A journey like no other. For the past couple of years or so, Imogen Heap has been engaging and teasing fans with her new album “Sparks.” From the artwork to music video and to some of the lyrics, she has truly interacted and connected with her fans to create this newest record. By tapping the mind’s eye of her fans and as well as toying with technology, Imogen Heap was able to create a record that is beautiful, poetic, daring and overflowing with passion.
Listeners first steps foot on the track You Know Where to Find Me, a mellow piano heavy ballad. The production kicks in during the middle portion of the track which changes up the pace of the track from a soothing tune to something chaotically pleasing; building up only to implode back into itself. It is then followed up by the ever so sweet and intimate track, Entanglement. This honeymoon suite soundtrack was originally meant for the Twilight film, though the song never made the cut. Nevertheless, all is well.

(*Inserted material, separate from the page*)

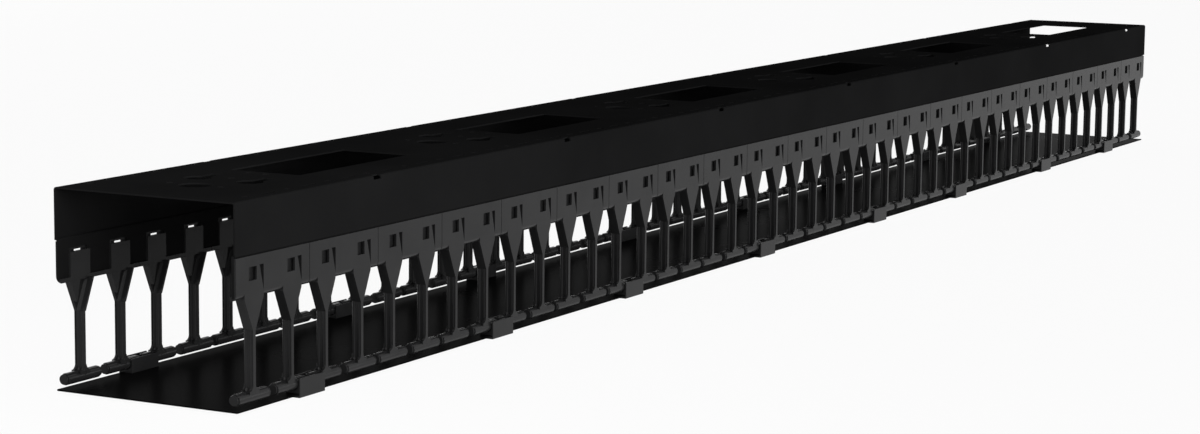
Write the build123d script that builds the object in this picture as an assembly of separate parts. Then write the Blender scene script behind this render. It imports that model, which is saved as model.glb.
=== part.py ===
from build123d import *
import math
import os

# Vertical cable manager: a sheet steel back channel with finger modules snapped on
# both of its lower edges, and a flat steel cover clipped to the ends of the fingers.
# It lies with the cover down and the back web up.
# X runs along the length, Y across the width and Z up, in millimetres. The origin is
# below the middle of the trough, at the level of the undersides of the cover clips.

# Layout along the length
module_count = 22
module_pitch = 88.9
module_gap = 0.3
channel_overhang = 0.75

# Back channel
trough_width = 152.4
steel = 1.2
bend_radius = 2.0
flange_depth = 37.4
shelf_gap = 0.9

# Finger module: the U that grips the steel
plate = 1.8
grip_clearance = 0.1
tab_thickness = 1.9
band_height = 29.5
band_floor = 2.0
band_corner_radius = 4.6
band_corner_flats = 2
lip_height = 3.2
tab_width = 22.0
tab_height = 20.2

# Finger module: openings in its outer plate
window_width = 9.3
window_height = 9.4
window_sill = 12.4
window_offset = 1.5
wedge_top_width = 4.8
wedge_height = 18.3
wedge_offset = 11.4
wedge_top = 22.2

# Finger module: snap barb in the steel's slot
barb_width = 12.0
barb_height = 4.0
barb_clearance = 0.3
snap_slot_width = 20.0
snap_slot_height = 14.0
snap_slot_sill = 9.5

# Fingers
finger_spacing = 46.0
gusset_width = 22.6
gusset_height = 22.2
gusset_rib = 1.5
gusset_pad_start = 0.3
gusset_pad_tip = 8.0
stem_width = 2.9
stem_depth = 7.5
stem_length = 45.9
flare = 3.6

# T-bars at the fingers' ends
bar_diameter = 7.8
bar_length = 39.0
bar_sides = 8

# Cover
sheet = 1.2
sheet_overhang = 0.7
bar_lift = 3.3

# Cover clips
clip_places = (1, 4, 6.5, 9.5, 12.5, 15, 18, 20.5)
clip_length = 31.8
clip_under = 1.7
clip_under_reach = 10.0
clip_wall = 1.3
clip_inner_wall = 1.5
clip_rise = 3.6
saddle_clearance = 0.3
sheet_edge_clearance = 0.15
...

However, the album does have a weak spot. Her collaboration with Deadmau5, Telemiscommunications, though it’s nice, is the weakest song on the album. The song doesn’t really contribute anything, hence failing to stand out among those other tracks like the song that follows it, Lifeline. Born from the first initiated crowdsourcing by Imogen Heap, Lifeline, is a captivating tribute to the 2011 Japanese Earthquake. This track, as one can say, is the spark that started the fire. Another gem on the album is the track, Minds Without Fear, a collaboration she did with Vishal-Shekhar. The track delicately mixes Imogen Heap’s electro-pop sound with traditional Hindi music to create an ethereal yet uplifting song that takes listeners on a journey into the familiar and the unknown. The song features thumping beats, as well as traditional Indian instruments, and Imogen singing in Hindi (which is also the highlight of the song). As the song comes to an end, there’s a few seconds of delay before Imogen heap sings the last line while the beat emerges from the background zig-zagging its way to close the song.
For many fans who misses the sound of Imogen Heap’s breakthrough album, Speak for Yourself, Run-Time is a must listen for those nostalgia seeker. This upbeat track was created using an app (Run-Time app) which Imogen developed with RjDj and Intel. The many “faces” and unpredictable moments of this track adds additional depth and charm to the tune. So it’s hard to get bored by it.
Imogen Heap delivers another 1-2 punch on the tracks The Beast and Xizi She Knows. Both immaculately melded Chinese elements with Imogen heaps signature sound. The former being a ballad of what could be about domestic abuse, it’s mournful and harrowing. Knowing that the story behind this could be about violence, it makes it problematic and wrong to call it beautiful. However, it is, it’s a beautiful track. Xizi She Knows on the other hand is a celebration, an homage to the city and citizens of Huangzhou, China. Imogen incorporated the sounds of the city, from the little girl reciting in Mandarin to a woman yelling at the top of her lungs during a morning jog. All those elements just melting and molding to create a “pop-tastic” track.
The album ends with a “3D” song, Propeller Seeds, a detailed yet mellow tune. If you’ve ever had a chance to encounter those youtube videos with 3D sounds (like the Barber or Helicopter for instance), then you’d know how spine tingling hearing how “physically” close those sounds are. Once your ears are plugged with your headphone or earphone, you experience a sensory audio environment. Sounds enter and escape through your ear, distant sounds become so close that you can almost touch it. The depth of the production is enchanting. Propeller Seeds takes audio-visual experience to a whole new level.
It was a long journey, but it was worth it, as Sparks deliver a remarkable array of songs which fuse modern technology with traditional music and instruments from India and China. Imogen is truly one of the few artists of today who can truly be praised as a true innovator; a pioneer in today’s faltering music industry.